CLASSICO ELEMENTARE

1978-1980

 

Nel febbraio del 1981 mi trovo, dopo diversi anni di amicizia e di attenzione per il suo lavoro, a presentare una mostra di Carlo Amadori tutta fatta di opere inedite, dipinti e piccoli marmi che costituiscono un nuovo ciclo della sua ricerca, una fase di evoluzione rispetto ai lavori precedenti, nel sen­so di una spiccata rarefazione di mezzi e presenze e di enfatizzata sottolineatura del singolo frammento di immagine.

Nelle nuove scelte dell’artista riconosco una declinazione affatto particolare dell'allora imperante pittura di citazione, perché non va dimenticato che intorno al 1980 si è alle soglie di quel ritorno alla figurazione pittorica che in Italia ha trovato i suoi portabandiera di maggior successo negli artisti della Transavanguardia.

Ma, all’interno di un contesto da lui già esplorato, ora citazione per Amadori vuole dire interpretazione dimidiata del mito ridotto a gesso d’Accademia, visione evanescente e sfumata dell’insieme e messa a fuoco puntuale del frammento di un calco di capitello, di voluta decorativa o di parti­colare anatomico.
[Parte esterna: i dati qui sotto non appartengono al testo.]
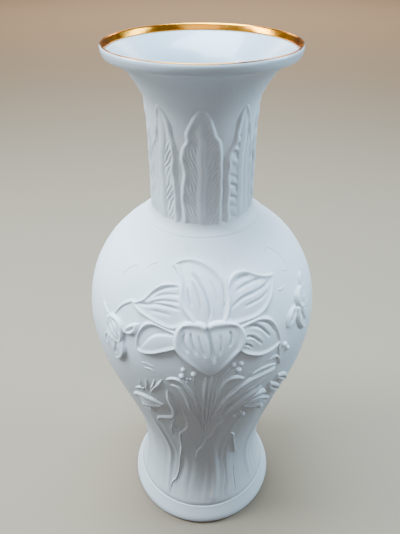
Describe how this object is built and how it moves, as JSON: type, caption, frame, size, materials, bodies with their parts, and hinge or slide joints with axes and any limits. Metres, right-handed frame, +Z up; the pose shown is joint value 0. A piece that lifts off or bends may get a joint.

Egli pare comportarsi come un turista curioso in una zona di scavi (a Pompei, a Vulci, nel parco di una villa del Palladio? Poco importa; gli amori sono tanti). Le rovine, la loro imponenza e il loro silenzio lo circondano, ma forse per lui è più affascinante il ciottolo abbandonato nell’erba o il frammento di marmo con una semicancellata traccia di intervento umano.

È certamente capitato a tutti di desiderare intensamente quel ciottolo o quel frammento, quasi per portarsi a casa un po’ di quella bellezza peraltro intangibile e inarrivabile, persino — a volte — incomprensibile.

Il piccolo «souvenir», anche e proprio perché di nessun particolare valore artistico e storico — ma di altissima fascinazione psicologica — ci sembra più vicino, più abbordabile, in una parola più nostro.

Gli dèi sono in esilio, trascorsa è l’ora degli eroi e gli abitanti di questo tempo esploso possono tutt’al più catturare un brandello di bellezza, racchiudendolo nel palmo di una mano.

A tutto ciò dà immagine l’artista, chiamandolo "classico elementare" e cercando di dare un volto e un nome all’intatto stupore che si prova di fronte ad una visione che sembra tradurre in realtà i sogni più segreti, ma anche alla cocente sensazione di inadeguatezza dello sguardo e del gesto che si avverte se solo si tenta di raggiungerla e di bloccarla.